In case Gabrielle or someone who actually knows her and cares about her is reading this, she needs help. Her problem is spiritual.
Notice where she said she was into astrology? That’s a huge red flag. Astrology is an evil influence. Combine that with her gender/sexuality issues and her suicidal ideation, and you can make a case that Gabrielle is a victim of diabolical obsession. An Exorcist Explains the Demonic, by Father Gabriele Amorth, offers this explanation:
Diabolical obsessions are disturbances or extremely strong hallucinations that the demon imposes, often invincibly, on the mind of the victim. In these cases, the person is no longer a master of his own thoughts. . . . The objects of these hallucinations can be manifested as visions, as voices . . . as monstrous figures, horrifying animals, or devils. In other cases it can be an impulse to commit suicide or to do evil to others and, particularly in the young, it can lead to confusion about one’s gender.

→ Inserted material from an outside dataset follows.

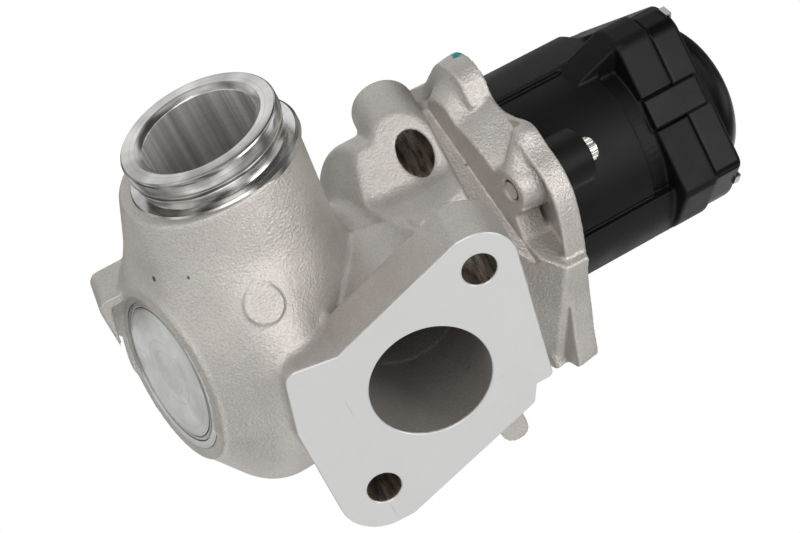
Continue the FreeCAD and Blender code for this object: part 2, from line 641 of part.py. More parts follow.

If you examine Gabrielle’s art, you’ll find it is disturbing in nature. Sometimes it’s “cute,” but in a weird and childish way. Furthermore, Gabrielle’s “friends” — both in real life and online — are evil influences, encouraging her self-destructive attitudes. This is a pattern of behavior, which I have seen before. A person who feels in some way damaged and unlovable, is attracted to a subculture full of freaks and weirdos, where she can be seen as relatively more attractive by comparison.
Gabrielle’s history of eating disorders and self-harm, her feelings of loneliness — a misfit, an outcast — make her particularly vulnerable to demonic influence. You can laugh at this possibility, if you wish, but I’m telling you in all seriousness, demonic influences are real.
As I say, I’ve seen this pattern before. Not to get too specific, but I once knew a young lesbian who, as it turned out, wasn’t actually a lesbian. She’d gotten a bad reputation in high school because of her promiscuity. When she got to college, she somehow fell in with a crew of lesbians. She had a girlfriend who followed her around like a looming shadow. You couldn’t even talk to her if her girlfriend was around, but she didn’t seem to notice (or else didn’t mind) how this dark presence affected her life. Because I don’t want to get too specific (for fear of compromising her identity), I won’t relate the circumstances by which she eventually made her escape, but trust me when I say that the pattern of Gabrielle’s life strikes me as very familiar. Over the years, I’ve seen all kinds of people go down similar paths of self-destruction, because they started hanging around losers who dragged them down. Beware — evil is real.